What a year it was for Stacy. After missing only 1 cut in each of the last three seasons, she was finally a perfect 28 for 28 in 2014. Not only was she in the money every week, in her 28 starts she was out of the top 30 only twice. She was only out of the top 20 only six times. 10 times she was in the top 3. Since she turned pro, her prize money total has increased every single year over the previous year. As she mentioned in the video above, she’s focused on going out and competing every week. But clearly, she’s aware that for a player of her stature, some might expect a few more Major wins than Stacy’s 2. That’s especially true when compared to her closest current rival, Inbee Park, who has 5 Majors at the age of 26. However, let’s not underestimate how difficult winning a Major is. Remember that an all-time great like Nancy Lopez has 3. Lorena Ochoa “only” won 2, as did JoAnne Carner.
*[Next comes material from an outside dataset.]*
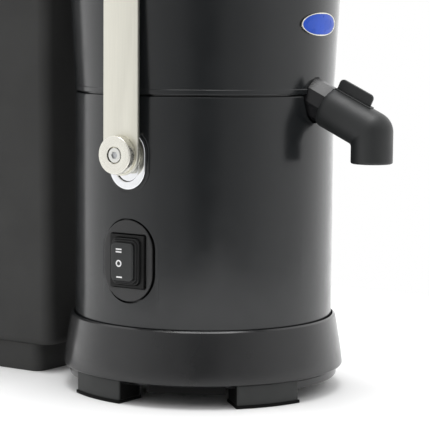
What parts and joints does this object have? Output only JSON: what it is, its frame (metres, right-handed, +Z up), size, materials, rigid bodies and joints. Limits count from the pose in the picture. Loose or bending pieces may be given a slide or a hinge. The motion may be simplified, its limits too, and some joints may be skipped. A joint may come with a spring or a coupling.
{
  "type": "centrifugal juicer",
  "caption": "Centrifugal juicer: black motor housing, juice bowl with a turning spout, lid with feed chute, steel lid-clamping bail and a pulp bin behind.",
  "frame": {"origin": "on the floor, at the middle of the whole footprint, in the mid-plane of the spout and the pulp bin", "axes": "+Z up, -Y towards the spout, -X towards the switch"},
  "size_m": [0.2114, 0.4156, 0.456],
  "materials": {
    "satin_black_plastic": "satin moulded plastic",
    "matte_black_plastic": "fine matte moulded plastic",
    "black_rubber": "matte rubber",
    "gloss_black_plastic": "gloss",
    "brushed_steel": "fine brushed",
    "bright_chrome": "polished",
    "cast_aluminium": "as cast",
    "motor_steel": "laminated steel, varnished",
    "badge_plate": "gloss"
  },
  "bodies": {
    "base": {"badge": "badge_plate", "base_skirt": "matte_black_plastic", "bearing_lower": "bright_chrome", "bearing_upper": "bright_chrome", "bottom_plate": "matte_black_plastic", "bowl_spout": "gloss_black_plastic", "cord_gland": "black_rubber", "feed_chute": "satin_black_plastic", "foot_1": "black_rubber", "foot_2": "black_rubber", "foot_3": "black_rubber", "foot_4": "black_rubber", "foot_screw_1": "motor_steel", "foot_screw_2": "motor_steel", "foot_screw_3": "motor_steel", "foot_screw_4": "motor_steel", "juice_bowl": "satin_black_plastic", "lid": "satin_black_plastic", "lift_spring_left": "brushed_steel", "lift_spring_right": "brushed_steel", "motor_bracket_lower": "cast_aluminium", "motor_bracket_upper": "cast_aluminium", "motor_housing": "satin_black_plastic", "motor_stator": "motor_steel", "pivot_plate_left": "bright_chrome", "pivot_plate_right": "bright_chrome", "pulp_duct": "satin_black_plastic", "run_capacitor": "cast_aluminium", "shaft_seal": "black_rubber", "switch_bezel": "gloss_black_plastic", "switch_body": "matte_black_plastic", "switch_boot": "black_rubber", "switch_panel": "matte_black_plastic"},
    "rotor": {"motor_rotor": "motor_steel", "motor_shaft": "brushed_steel", "cooling_fan": "matte_black_plastic", "drive_hub": "cast_aluminium", "sieve_basket": "brushed_steel", "grating_disc": "brushed_steel", "clamp_nut": "brushed_steel"},
    "rocker": {"switch_rocker": "gloss_black_plastic"},
    "nozzle": {"spout_nozzle": "black_rubber"},
    "pusher": {"pusher": "satin_black_plastic", "pusher_cap": "gloss_black_plastic"},
    "bin": {"pulp_bin": "matte_black_plastic"},
    "carriage": {"pivot_block_left": "bright_chrome", "pivot_block_right": "bright_chrome", "pivot_pin_left": "brushed_steel", "pivot_pin_right": "brushed_steel", "pivot_knob_left": "brushed_steel", "pivot_knob_right": "brushed_steel", "pivot_screw_left": "bright_chrome", "pivot_screw_right": "bright_chrome"},
    "bail": {"bail_strap_left": "brushed_steel", "bail_strap_right": "brushed_steel", "bail_lug_left": "matte_black_plastic", "bail_lug_right": "matte_black_plastic", "bail_grip": "matte_black_plastic", "grip_screw_left": "bright_chrome", "grip_screw_right": "bright_chrome"}
  },
  "joints": [
    {"name": "basket_spin", "type": "hinge", "parent": "base", "child": "rotor", "pos_m": [0, -0.0606, 0.15], "axis": [0, 0, 1], "continuous": true},
    {"name": "switch_rock", "type": "hinge", "parent": "base", "child": "rocker", "pos_m": [-0.084, -0.0606, 0.0956], "axis": [0, 1, 0], "range_deg": [-9, 9]},
    {"name": "nozzle_turn", "type": "hinge", "parent": "base", "child": "nozzle", "pos_m": [0, -0.1604, 0.1978], "axis": [0, -0.9063, -0.4226], "range_deg": [-120, 120]},
    {"name": "pusher_lift", "type": "slide", "parent": "base", "child": "pusher", "axis": [0, 0, 1], "range_m": [0, 0.15]},
    {"name": "bin_slide", "type": "slide", "parent": "base", "child": "bin", "axis": [0, 1, 0], "range_m": [0, 0.15]},
    {"name": "bail_lift", "type": "slide", "parent": "base", "child": "carriage", "axis": [0, 0, 1], "range_m": [0, 0.0015], "stiffness_N_per_m": 3000, "springref_m": -0.004, "deforming": ["lift_spring_left", "lift_spring_right"]},
    {"name": "bail_swing", "type": "hinge", "parent": "carriage", "child": "bail", "pos_m": [0, -0.0606, 0.1667], "axis": [1, 0, 0], "range_deg": [0, 95]}
  ]
}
Not everybody can rack up 13 like Mickey Wright or 10 like Annika Sorenstam (or 15 like Patty Berg or 11 like Louise Suggs, etc). All I can say is that when you win the Triple Crown in golf and are the first American to do so in 21 years…hey, I call myself bangkokbobby but I am an AMERICAN of half-Thai heritage…I am LOVING what Stacy is doing representing the Stars and Stripes.